Developer sets sights on railyard
Rick Holliday started off his development career working from a phone booth. Nine years later, an encounter with a Hawaiian shirt-clad, 60-year-old loftowner in downtown New York City inspired him to start what some have termed the West Coast “loft revolution.”
Holliday is the founder of Holliday Development, the recent purchaser of a 30-acre parcel along the railroad to the east of downtown. Long identified as a prime site for development, the site will now undergo approximately six months of analysis and planning before Holliday can begin to formulate more specific development plans.
Holliday is well known in the Bay Area, where his projects have created more than 1,000 homes and lofts in high-profile locations. In recent years he has branched out of the area slightly, taking his ideas of live/work lofts and flexible living space to Sacramento, and now Truckee. As he tackles the problems associated with development on the “railyard site,” Holliday said he will rely on his past development experience, without being afraid to try something new.
“A lot of times when you are a big company you have a pattern. We don’t,” Holliday said.
Two of the major complications with the site are railroad noise and contamination, problems that Holliday Development has solved near its base in Emeryville, Calif.
“Traffic noise has not been a problem.

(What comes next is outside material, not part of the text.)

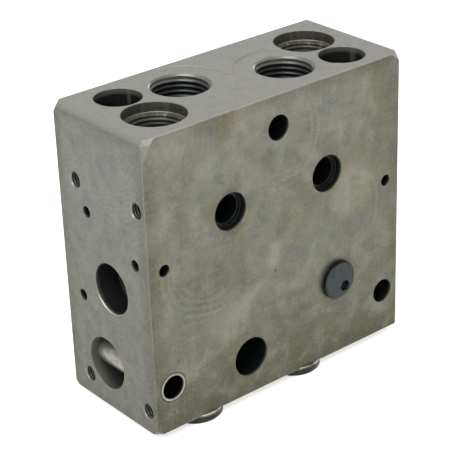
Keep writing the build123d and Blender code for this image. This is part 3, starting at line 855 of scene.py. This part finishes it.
# ---------- threads
@dataclass
class Thread:
    """A helical rib inside a tapped hole, made by turning a small tooth up the hole.

    The tooth is a vee with a narrow flat on its crest, and its root is sunk into the wall. The
    countersink at the mouth is wider than the wall by the lead. The rib fades in on it, and
    starts at the least depth.
    """

    name: str
    mouth: Vector
    outward: Vector
    material: bpy.types.Material
    wall_radius_mm: float
    crest_radius_mm: float
    pitch_mm: float
    start_mm: float
    end_mm: float
    lead_mm: float = 0.0
    least_mm: float = 0.0
    steps_a_turn: int = 48
    sunk_mm: float = 0.06
    proud_mm: float = 0.03
    root_share: float = 0.44
    crest_share: float = 0.07

    def build(self) -> bpy.types.Object:
        """Spin the tooth into a helix and set it in its hole.

        Returns:
            The finished rib.
        """
        turns = (self.end_mm - self.start_mm) / self.pitch_mm
        steps = int(round(turns * self.steps_a_turn))
        side = self.outward.orthogonal().normalized()
        bm = bmesh.new()
        root = self.wall_radius_mm + self.sunk_mm
        tooth = (
            (root, -self.root_share * self.pitch_mm),
            (self.crest_radius_mm, -self.crest_share * self.pitch_mm),
            (self.crest_radius_mm, self.crest_share * self.pitch_mm),
            (root, self.root_share * self.pitch_mm),
        )
        corners = [
            bm.verts.new(
                self.mouth + side * (radius * MM) - self.outward * ((self.start_mm + along) * MM)
            )
            for radius, along in tooth
        ]
        edges = [bm.edges.new(pair) for pair in zip(corners, corners[1:] + corners[:1])]
        step_down = -self.outward * (self.pitch_mm / self.steps_a_turn * MM)
        bmesh.ops.spin(
            bm,
            geom=corners + edges,
            cent=self.mouth,
            axis=self.outward,
            dvec=step_down,
            angle=-math.tau * steps / self.steps_a_turn,
            steps=steps,
            use_merge=False,
        )
        bmesh.ops.holes_fill(bm, edges=bm.edges[:], sides=8)
        bmesh.ops.recalc_face_normals(bm, faces=bm.faces[:])
        self.trim(bm)
        mesh = bpy.data.meshes.new(self.name)
        bm.to_mesh(mesh)
        bm.free()
        piece = bpy.data.objects.new(self.name, mesh)
        bpy.context.scene.collection.objects.link(piece)
        mesh.materials.append(self.material)
        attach(piece, "root")
        return piece

    def trim(self, bm: bmesh.types.BMesh) -> None:
        """Cut the rib back to the countersink, so that it fades in at the mouth.

        Args:
            bm: The rib's mesh.
        """
        for vertex in bm.verts:
            depth = (self.mouth - vertex.co).dot(self.outward)
            if depth < self.least_mm * MM:
                vertex.co += self.outward * (depth - self.least_mm * MM)
                depth = self.least_mm * MM
            spoke = vertex.co - (self.mouth - self.outward * depth)
            least = (self.wall_radius_mm + self.lead_mm + self.proud_mm) * MM - depth
            if spoke.length < least:
                vertex.co += spoke.normalized() * (least - spoke.length)
        bmesh.ops.remove_doubles(bm, verts=bm.verts[:], dist=WELD_MM * MM)
        bmesh.ops.dissolve_degenerate(bm, edges=bm.edges[:], dist=WELD_MM * MM)


# ---------- the object
@dataclass
class Manifold:
    """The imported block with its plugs, washers, seal and sleeve, and the threads in its holes."""

    work_crest_mm: float = 9.35
    work_pitch_mm: float = 1.814
    screw_crest_mm: float = 2.46
    screw_pitch_mm: float = 1.0
    screw_depth_mm: float = 9.0

    def dress(self) -> bpy.types.Material:
        """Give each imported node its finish.

        Returns:
            The block's material, for the threads.
        """
        steel = BlockSteel().make()
        # A dark satin disc, with painted shade at its rim and in its socket
        blackened = TurnedMetal(
            "blackened plug steel",
            "front_plug",
            "#333739",
            "#292C2E",
            0.8,
            0.42,
            bore_mm=2.3,
            rim_mm=6.6,
        ).make()
        # Nearly black, and dull
        oiled = TurnedMetal(
            "oiled plug steel", "bottom_plug_left", "#2B2C2A", "#191A18", 0.8, 0.45
        ).make()
        # A pale ring round a hole painted dark as shade
        drawn = TurnedMetal(
            "drawn steel tube", "bolt_sleeve", "#8C8A83", "#5F5D52", 0.85, 0.36, bore_mm=4.3
        ).make()
        # A pale sliver with patches of dirt, darker on its lower half
        washer = TurnedMetal(
            "turned aluminium",
            "bottom_washer_left",
            "#B0AFA6",
            "#3A3A34",
            0.8,
            0.4,
            dirt_mm=4.0,
            dirt_share=0.9,
            darker_skirt=True,
        ).make()
        # A thin matt black line under the plug's head
        rubber = TurnedMetal(
            "nitrile rubber", "front_plug_seal", "#1B1B1B", "#2A2925", 0.0, 0.6
        ).make()
        finishes = {
            "block": steel,
            "front_plug": blackened,
            "front_plug_seal": rubber,
            "bottom_plug_left": oiled,
            "bottom_plug_right": oiled,
            "bottom_washer_left": washer,
            "bottom_washer_right": washer,
            "bolt_sleeve": drawn,
        }
        for name, material in finishes.items():
            node = frame["nodes"][name]
            for slot_of_node in node.material_slots:
                slot_of_node.material = material
            log.info("%s: %s", name, material.name)
        return steel

    def cut_threads(self, steel: bpy.types.Material) -> None:
        """Set the helical ribs in the work ports and in the four flange holes.

        Args:
            steel: The block's material.
        """
        for side in ("left", "right"):
            mount = find_mount(f"work_port_{side}")
            outward = Vector(mount["axis"])
            length = mount["dims"]["length_mm"]
            mouth = Vector(mount["pos_m"]) + outward * (length / 2 * MM)
            Thread(
                f"work_port_thread_{side}",
                mouth,
                outward,
                steel,
                wall_radius_mm=mount["dims"]["r_mm"],
                crest_radius_mm=self.work_crest_mm,
                pitch_mm=self.work_pitch_mm,
                start_mm=-self.work_pitch_mm,
                end_mm=length - self.work_pitch_mm,
                least_mm=-0.5,
            ).build()
            log.info("work_port_thread_%s", side)
        flange = find_mount("flange_screws")
        outward = Vector(flange["axis"])
        face_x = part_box("block")[0][0]
        middle = Vector((face_x, flange["pos_m"][1], flange["pos_m"][2]))
        dims = flange["dims"]
        for row, up in (("low", -0.5), ("high", 0.5)):
            for place, along in (("front", -0.5), ("back", 0.5)):
                mouth = middle + Vector(
                    (0, along * dims["spacing_x_mm"] * MM, up * dims["spacing_y_mm"] * MM)
                )
                Thread(
                    f"flange_thread_{row}_{place}",
                    mouth,
                    outward,
                    steel,
                    wall_radius_mm=dims["hole_r_mm"],
                    crest_radius_mm=self.screw_crest_mm,
                    pitch_mm=self.screw_pitch_mm,
                    start_mm=-0.6,
                    end_mm=self.screw_depth_mm,
                    lead_mm=0.55,
                    least_mm=0.1,
                    steps_a_turn=24,
                ).build()
        log.info("flange threads")


# ---------- floor, light and camera
@dataclass(frozen=True)
class Studio:
    """A pale floor, an even sky and two soft lamps."""

    floor_half: float = 2.0
    floor_colour: str = "#F4F4F2"
    floor_glow: float = 0.55
    sky_strength: float = 0.62
    aim: tuple[float, float, float] = (0.0, 0.0, 0.05)

    def lay_floor(self) -> None:
        """Lay a pale floor under the object, white to the camera but for its shadow."""
        bm = bmesh.new()
        bmesh.ops.create_grid(bm, x_segments=1, y_segments=1, size=self.floor_half)
        mesh = bpy.data.meshes.new("floor")
        bm.to_mesh(mesh)
        bm.free()
        floor = bpy.data.objects.new("floor", mesh)
        bpy.context.scene.collection.objects.link(floor)
        # A seamless white sheet: the eye sees plain white with a soft shadow in it
        material = bpy.data.materials.new("white paper sweep")
        material.use_nodes = True
        tree = material.node_tree
        shader = tree.nodes["Principled BSDF"]
        shader.inputs["Base Color"].default_value = colour(self.floor_colour)
        shader.inputs["Roughness"].default_value = 0.9
        shader.inputs["Emission Color"].default_value = (1.0, 1.0, 1.0, 1.0)
        glow = add(tree, Step.TIMES, self.looked_at(tree), self.floor_glow)
        tree.links.new(glow, shader.inputs["Emission Strength"])
        mesh.materials.append(material)

    def looked_at(self, tree: bpy.types.NodeTree) -> Any:
        """Tell the rays of the eye, direct or by a mirror or a window, from those of the light.

        Args:
            tree: The node tree.

        Returns:
            A socket that is one for the eye's own rays.
        """
        rays = add(tree, Step.RAYS)
        bent = add(tree, Step.MOST, rays["Is Glossy Ray"], rays["Is Transmission Ray"])
        return add(tree, Step.MOST, rays["Is Camera Ray"], bent)

    def light(self) -> None:
        """Set the sky and the soft lamps."""
        world = bpy.data.worlds.new("studio")
        bpy.context.scene.world = world
        world.use_nodes = True
        tree = world.node_tree
        tree.nodes.clear()
        strength = add(tree, Step.RAMP, self.looked_at(tree), 0.0, 1.0, self.sky_strength, 1.0)
        add(tree, Step.WORLD, add(tree, Step.SKY, (1.0, 1.0, 1.0, 1.0), strength))
        self.lamp("key lamp", Vector((-0.75, -0.35, 1.1)), size=0.9, power=16.0)
        self.lamp("fill lamp", Vector((-0.3, -1.3, 0.5)), size=1.0, power=5.0)

    def lamp(self, name: str, place: Vector, size: float, power: float) -> None:
        """Hang a square lamp that looks at the object.

        Args:
            name: The lamp's name.
            place: Where it hangs, in metres.
            size: The length of its side, in metres.
            power: Its power, in watts.
        """
        data = bpy.data.lights.new(name, "AREA")
        data.shape = "SQUARE"
        data.size = size
        data.energy = power
        lamp = bpy.data.objects.new(name, data)
        lamp.matrix_world = Matrix.Translation(place) @ (
            (Vector(self.aim) - place).to_track_quat("-Z", "Y").to_matrix().to_4x4()
        )
        bpy.context.scene.collection.objects.link(lamp)


@dataclass(frozen=True)
class Viewpoint:
    """The camera, placed from the block's front left bottom corner."""

    offset_mm: tuple[float, float, float] = (-260.6, -361.4, 297.7)
    azimuth_deg: float = -39.04
    elevation_deg: float = 26.48
    roll_deg: float = 2.06
    lens_mm: float = 128.3
    sensor_mm: float = 36.0

    def place(self) -> None:
        """Create the camera and make it the scene's own."""
        azimuth = math.radians(self.azimuth_deg)
        elevation = math.radians(self.elevation_deg)
        roll = math.radians(self.roll_deg)
        forward = -Vector(
            (
                math.sin(azimuth) * math.cos(elevation),
                -math.cos(azimuth) * math.cos(elevation),
                math.sin(elevation),
            )
        )
        level = Vector((math.cos(azimuth), math.sin(azimuth), 0.0))
        down = forward.cross(level)
        right = level * math.cos(roll) + down * math.sin(roll)
        up = -(down * math.cos(roll) - level * math.sin(roll))
        place = Vector(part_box("block")[0]) + Vector(self.offset_mm) * MM
        data = bpy.data.cameras.new("camera")
        data.lens = self.lens_mm
        data.sensor_width = self.sensor_mm
        camera = bpy.data.objects.new("camera", data)
        turn = Matrix((right, up, -forward)).transposed().to_4x4()
        camera.matrix_world = Matrix.Translation(place) @ turn
        bpy.context.scene.collection.objects.link(camera)
        bpy.context.scene.camera = camera


def main() -> None:
    """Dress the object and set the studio."""
    manifold = Manifold()
    steel = manifold.dress()
    manifold.cut_threads(steel)
    studio = Studio()
    studio.lay_floor()
    studio.light()
    Viewpoint().place()
    bpy.context.scene.view_settings.view_transform = "Standard"


if __name__ == "__main__":
    main()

You can deal with it in design,” Holliday said. “You can buffer [noise] with the way you site plan.”
While the extent of contamination on parts of the site is still undetermined, it shouldn’t impede development; it will only take a little more work, said Holliday.

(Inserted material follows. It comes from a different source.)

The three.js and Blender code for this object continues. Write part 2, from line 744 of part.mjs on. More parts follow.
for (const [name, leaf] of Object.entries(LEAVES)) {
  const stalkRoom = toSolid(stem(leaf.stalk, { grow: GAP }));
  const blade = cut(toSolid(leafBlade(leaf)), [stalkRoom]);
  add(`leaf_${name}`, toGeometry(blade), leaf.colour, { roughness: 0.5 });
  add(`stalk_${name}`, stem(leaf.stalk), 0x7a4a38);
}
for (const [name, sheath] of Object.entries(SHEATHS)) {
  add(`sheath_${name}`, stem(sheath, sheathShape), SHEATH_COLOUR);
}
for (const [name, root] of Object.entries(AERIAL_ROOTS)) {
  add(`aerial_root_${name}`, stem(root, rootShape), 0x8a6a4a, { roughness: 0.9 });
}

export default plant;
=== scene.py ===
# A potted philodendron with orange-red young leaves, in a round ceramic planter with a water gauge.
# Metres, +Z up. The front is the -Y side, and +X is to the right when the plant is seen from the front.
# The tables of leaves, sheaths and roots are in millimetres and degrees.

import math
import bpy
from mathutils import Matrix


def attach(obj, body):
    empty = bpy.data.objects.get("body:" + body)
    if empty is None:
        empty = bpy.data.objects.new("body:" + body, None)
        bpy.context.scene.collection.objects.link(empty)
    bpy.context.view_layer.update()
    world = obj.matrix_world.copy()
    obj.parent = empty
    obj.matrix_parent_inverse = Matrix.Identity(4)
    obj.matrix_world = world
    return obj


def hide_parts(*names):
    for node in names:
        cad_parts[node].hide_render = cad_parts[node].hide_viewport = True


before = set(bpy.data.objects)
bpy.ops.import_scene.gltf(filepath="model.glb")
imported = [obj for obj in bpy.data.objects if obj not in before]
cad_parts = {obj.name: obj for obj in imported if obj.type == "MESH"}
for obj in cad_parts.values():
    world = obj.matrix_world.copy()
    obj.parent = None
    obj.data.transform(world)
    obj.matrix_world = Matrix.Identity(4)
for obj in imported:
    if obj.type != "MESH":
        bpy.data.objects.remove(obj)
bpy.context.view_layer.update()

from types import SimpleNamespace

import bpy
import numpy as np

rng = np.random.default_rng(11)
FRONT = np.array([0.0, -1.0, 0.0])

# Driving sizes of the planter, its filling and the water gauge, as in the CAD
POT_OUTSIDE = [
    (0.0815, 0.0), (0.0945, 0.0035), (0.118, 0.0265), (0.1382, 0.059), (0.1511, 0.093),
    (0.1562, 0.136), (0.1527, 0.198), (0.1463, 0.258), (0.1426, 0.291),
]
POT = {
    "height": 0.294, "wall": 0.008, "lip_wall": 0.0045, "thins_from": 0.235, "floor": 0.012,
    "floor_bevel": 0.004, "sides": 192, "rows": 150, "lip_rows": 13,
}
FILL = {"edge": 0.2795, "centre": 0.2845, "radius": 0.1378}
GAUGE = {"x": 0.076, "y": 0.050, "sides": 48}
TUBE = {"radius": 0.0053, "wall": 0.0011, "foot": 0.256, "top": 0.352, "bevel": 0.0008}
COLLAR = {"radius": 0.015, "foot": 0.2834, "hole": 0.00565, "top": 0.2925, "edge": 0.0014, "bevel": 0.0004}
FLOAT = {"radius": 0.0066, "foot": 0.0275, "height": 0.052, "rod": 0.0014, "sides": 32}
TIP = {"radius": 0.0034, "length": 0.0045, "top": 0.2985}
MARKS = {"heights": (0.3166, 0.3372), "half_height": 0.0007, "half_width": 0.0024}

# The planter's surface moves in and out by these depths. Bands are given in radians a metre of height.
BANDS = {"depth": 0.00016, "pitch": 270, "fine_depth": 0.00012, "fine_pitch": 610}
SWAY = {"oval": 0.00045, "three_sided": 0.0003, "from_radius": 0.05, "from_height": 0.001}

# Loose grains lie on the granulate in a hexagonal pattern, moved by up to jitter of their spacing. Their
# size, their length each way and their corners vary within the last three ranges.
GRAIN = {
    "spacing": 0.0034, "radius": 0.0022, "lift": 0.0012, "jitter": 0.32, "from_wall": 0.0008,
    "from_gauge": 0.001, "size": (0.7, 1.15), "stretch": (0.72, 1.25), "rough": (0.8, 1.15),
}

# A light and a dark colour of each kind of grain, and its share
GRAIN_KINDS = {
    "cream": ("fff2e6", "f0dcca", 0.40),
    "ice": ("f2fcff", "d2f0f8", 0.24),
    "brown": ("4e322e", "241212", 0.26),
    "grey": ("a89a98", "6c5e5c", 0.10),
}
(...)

“The areas that we have been most active in have always had contamination issues,” he said, noting that Emeryville is a industrial town. “We wouldn’t have bought it if we didn’t think that we could make it clean enough.”
“There are a lot of complications, but it doesn’t seem like there’s a lot of controversy,” Holliday said.

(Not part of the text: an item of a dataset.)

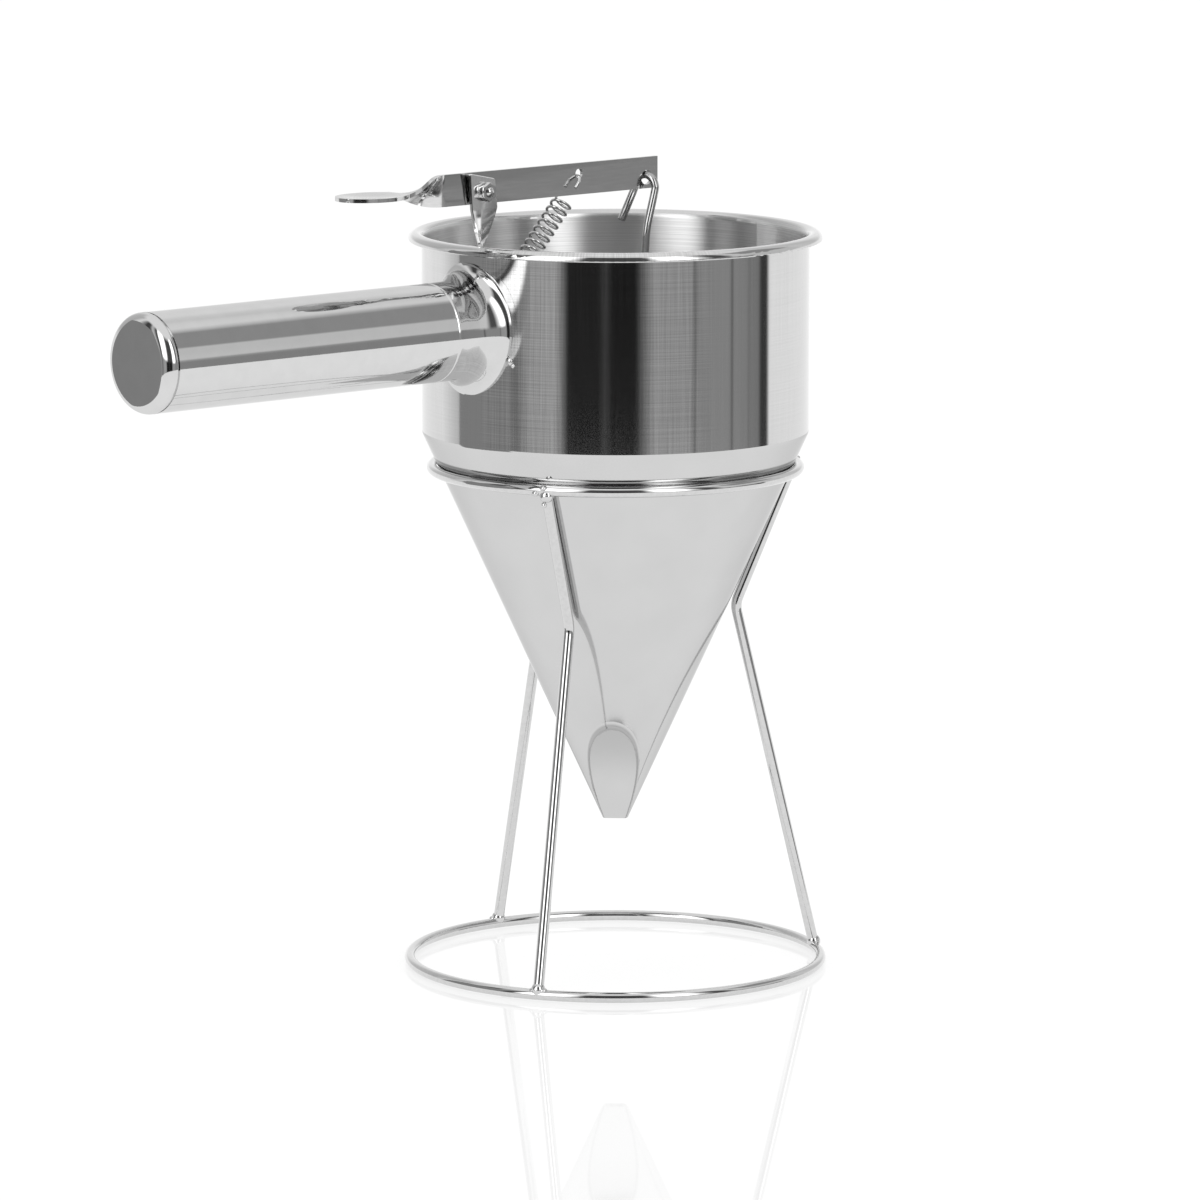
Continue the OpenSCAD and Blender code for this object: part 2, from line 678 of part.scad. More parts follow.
// Round wire swept along points
module swept_wire(points, r, first) {
    ways = directions(points);
    across = carried(ways, first);
    n = len(points);
    rings = [for (i = [0:n - 1], j = [0:wire_sides - 1])
        let (a = 360 * j / wire_sides)
        points[i] + r * (cos(a) * across[i] + sin(a) * cross(ways[i], across[i]))];
    sides = [for (i = [0:n - 2], j = [0:wire_sides - 1])
        let (a = i * wire_sides + j, b = i * wire_sides + (j + 1) % wire_sides)
        each [[a, a + wire_sides, b + wire_sides], [a, b + wire_sides, b]]];
    start_cap = [for (j = [1:wire_sides - 2]) [0, j, j + 1]];
    last = (n - 1) * wire_sides;
    end_cap = [for (j = [1:wire_sides - 2]) [last, last + j + 1, last + j]];
    polyhedron(rings, concat(start_cap, sides, end_cap));
}

// Least gap between stretches of the spring that are half a turn or more apart
spring_gap = min([for (i = [0:len(spring_points) - 1], j = [i + rings_per_turn / 2:1:len(spring_points) - 1])
    norm(spring_points[i] - spring_points[j])]) - spring_wire_d;
echo(spring_gap = spring_gap);

module spring() { color("gray") swept_wire(spring_points, spring_wire_d / 2, [0, 1, 0]); }

// Valve rod: hangs on the lever by a hook, and runs down to the plug
module valve_rod() {
    neck = [0, 0, plug_top_z];
    color(bright_steel) {
        bar([0, 0, plug_z + plug_taper_h], neck, rod_d);
        bar(neck, rod_kink, rod_d);
        bar(rod_kink, hook_mid + hook_out, rod_d);
        bar(hook_mid - hook_out, rod_tail, rod_d);
        for (corner = [neck, rod_kink, hook_mid + hook_out, hook_mid - hook_out])
            joint(corner, rod_d);
        translate(hook_mid) rotate([90, 0, rod_hook_angle - 90])
            rotate_extrude(angle = 180) translate([rod_hook_r, 0]) circle(r = rod_r);
    }
}

// Valve plug: a tapered stopper on the rod's lower end
module valve_plug() {
    band_z = plug_z + plug_taper_h;
    color("darkgray") difference() {
        union() {
            translate([0, 0, plug_z]) cylinder(d1 = plug_tip_d, d2 = plug_d, h = plug_taper_h);
            translate([0, 0, band_z]) cylinder(d = plug_d, h = plug_band_h);
            intersection() {
                translate([0, 0, plug_top_z - plug_sphere_r]) sphere(r = plug_sphere_r);
                translate([0, 0, band_z + plug_band_h]) cylinder(d = plug_d, h = plug_dome_h);
            }
        }
        translate([0, 0, band_z]) cylinder(d = rod_d, h = plug_band_h + plug_dome_h + overrun);
    }
}

base_ring();
top_ring();
leg_front();
leg_right();
leg_rear();
bowl();
cone();
handle_tube();
handle_collar();
handle_end_cap();
lever_bracket();
pivot_screw();
pivot_washer();
pivot_nut();
lever();
spring();
valve_rod();
valve_plug();
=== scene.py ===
import math

import bpy
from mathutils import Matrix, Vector


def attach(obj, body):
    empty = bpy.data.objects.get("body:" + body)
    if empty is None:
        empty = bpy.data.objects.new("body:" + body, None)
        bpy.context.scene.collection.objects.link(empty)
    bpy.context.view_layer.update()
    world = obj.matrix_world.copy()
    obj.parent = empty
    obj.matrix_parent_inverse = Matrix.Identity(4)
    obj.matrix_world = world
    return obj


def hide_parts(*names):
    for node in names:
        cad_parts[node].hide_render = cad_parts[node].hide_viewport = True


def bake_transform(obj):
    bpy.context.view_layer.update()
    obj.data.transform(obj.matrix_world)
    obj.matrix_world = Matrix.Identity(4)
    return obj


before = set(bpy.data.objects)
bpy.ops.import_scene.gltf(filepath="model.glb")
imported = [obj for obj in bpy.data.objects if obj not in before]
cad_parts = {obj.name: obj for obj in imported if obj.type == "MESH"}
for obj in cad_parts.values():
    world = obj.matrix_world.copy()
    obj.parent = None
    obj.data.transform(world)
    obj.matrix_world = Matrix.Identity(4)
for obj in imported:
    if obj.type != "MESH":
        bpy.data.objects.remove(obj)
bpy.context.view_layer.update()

MM = 0.001
scene = bpy.context.scene
scene.view_settings.view_transform = "Standard"

# Camera, at the photograph's viewing angle
SENSOR = 36.0
LENS = 238.9
CAMERA_OUT = 2505 * MM
CAMERA_HEIGHT = 515 * MM
CAMERA_ASIDE = -4.887 * MM
CAMERA_TURN = math.radians(-41.4)
CAMERA_DOWN = math.radians(9.025)
CAMERA_SIGHT = 20

# Sizes of the real pieces, in millimetres
BOWL_R = 61.4
HANDLE_Z = 209.106
TUBE_R = 15.5
SHEET = 0.8
COLLAR_X = 78.0
COLLAR_HALF_H = 20.7
COLLAR_HALF_W = 17.9
CAP_X = 188.0
CAP_END = 193.6
LEVER_Z = 253.006
PIVOT = (-56.6, 252.006)
SEAM_Z = 172.263
TIP_Z = 46.919
CONE_ANGLE = math.radians(24.7)
CONE_SLOPE = math.tan(CONE_ANGLE)
CONE_BEND_R = 3
NOZZLE_R = 4.05
NOZZLE_HALF_W = 2.44
DENT_SIDES = (225, 45)
DENT_TOOL_R = 102.8
DENT_H = 31.2
RIDGE_W = 0.8


def deselect():
    """Leaves nothing selected, so that an operator acts on the new piece alone."""
    for other in bpy.context.selected_objects:
        other.select_set(False)


def add_camera():
    """Camera as far away, as high and as much to the side as the one that took the photograph."""
    forward = Vector((-math.sin(CAMERA_TURN), math.cos(CAMERA_TURN), 0))
    right = Vector((math.cos(CAMERA_TURN), math.sin(CAMERA_TURN), 0))
    place = right * CAMERA_ASIDE - forward * CAMERA_OUT + Vector((0, 0, CAMERA_HEIGHT))
    bpy.ops.object.camera_add(location=place, rotation=(math.pi / 2 - CAMERA_DOWN, 0, CAMERA_TURN))
    camera = bpy.context.object
    camera.data.sensor_width = SENSOR
    camera.data.lens = LENS
    camera.data.clip_end = CAMERA_SIGHT
    scene.camera = camera


# Node helpers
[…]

And that is the prime reason why Holliday Development moved to purchase the land. After seeing the town’s vision statement for the site, the developers were sure that both the town and the public wanted the parcel to be developed.
Holliday began his career in affordable housing. After working with non-profit outfits, Eden Housing and BRIDGE Housing Corporation, Holliday took out a line of credit on his house to get Holliday development off of the ground.
Several years later he ran into the guy in the Hawaiian shirt in New York, who in Holliday’s mind broke the mold of the typical individuals that live in lofts.
The man operated a successful appraisal business from his home. Holliday knew that the idea was a success on the West Coast when his first project of 88 lofts sold out in one hour.
“We saw a product, created it, and it worked,” said Holliday. “We’re willing to break with tradition.”
While lofts may not be as predominate a development feature as in the Bay Area, Holliday said they likely will have their place his development plans.
“We’re a nation of free agents,” he said. “The office in the house is almost a function of every home now.”
As Holliday development progresses with plans for their new property, locals who have been bewildered by the increasing number of golf courses in the region can rest easy.
“We’ve ruled out a golf course community,” said Holliday with a grin.